For the first time, Boehner managed to get his entire leadership team behind the plan – including conservative champions such as House Majority Leader Eric Cantor (Va.) and House Budget Committee Chairman Paul Ryan (Wis.). But DeMint was not impressed.
“Speaker Boehner’s $800 billion tax hike will destroy American jobs and allow politicians in Washington to spend even more, while not reducing our $16 trillion debt by a single penny,” DeMint said in a statement. “[I]f neither party leadership is going to put forward a serious plan to balance the budget and pay down the debt, we should end this charade.”
The conservative senator’s comments are a reminder that even as Republican leadership refuses to raise tax rates, there’s a wing of the party that considers closing loopholes and deductions a bridge too far.

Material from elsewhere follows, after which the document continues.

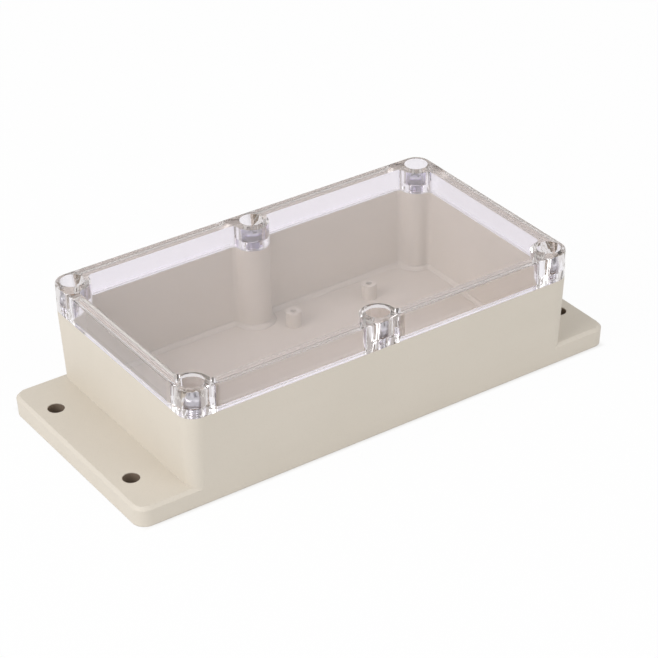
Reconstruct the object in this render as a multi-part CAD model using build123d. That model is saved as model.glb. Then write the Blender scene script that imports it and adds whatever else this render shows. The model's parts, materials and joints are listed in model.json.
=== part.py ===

Which I expect is negotiating posturing as he has indicated open mindedmess about some amount of revenue enhancement, previously. My take is he is figuring if we Democrats see conservative openly "weeping, gnashing of teeth, and rendering garments' we will think we are pushing them too far and accept something closer to the pathetic, and completely inadequate GOP proposal yesterday, and think that President Obama's fair and balanced offer is too radicle.
Reuters notes:
Boehner was struggling to keep order among anti-tax Tea Party activists on one extreme and moderates more tolerant of new revenues on the other.
In the House, two first-term Republican Tea Party stalwarts - Tim Huelskamp of Kansas and Justin Amash of Michigan - were removed by party leadership from the powerful Budget Committee in what Huelskamp called "a vindictive move."
The Republican leadership offered no immediate explanation for the unusual removal.
On the moderate wing, a handful of House Republicans - such as Mike Simpson of Idaho and Steve King of Iowa - have said that tax increases on the wealthiest may be tolerable under certain conditions.
Oh, how I love the smell of burning elephant blubber in the evening.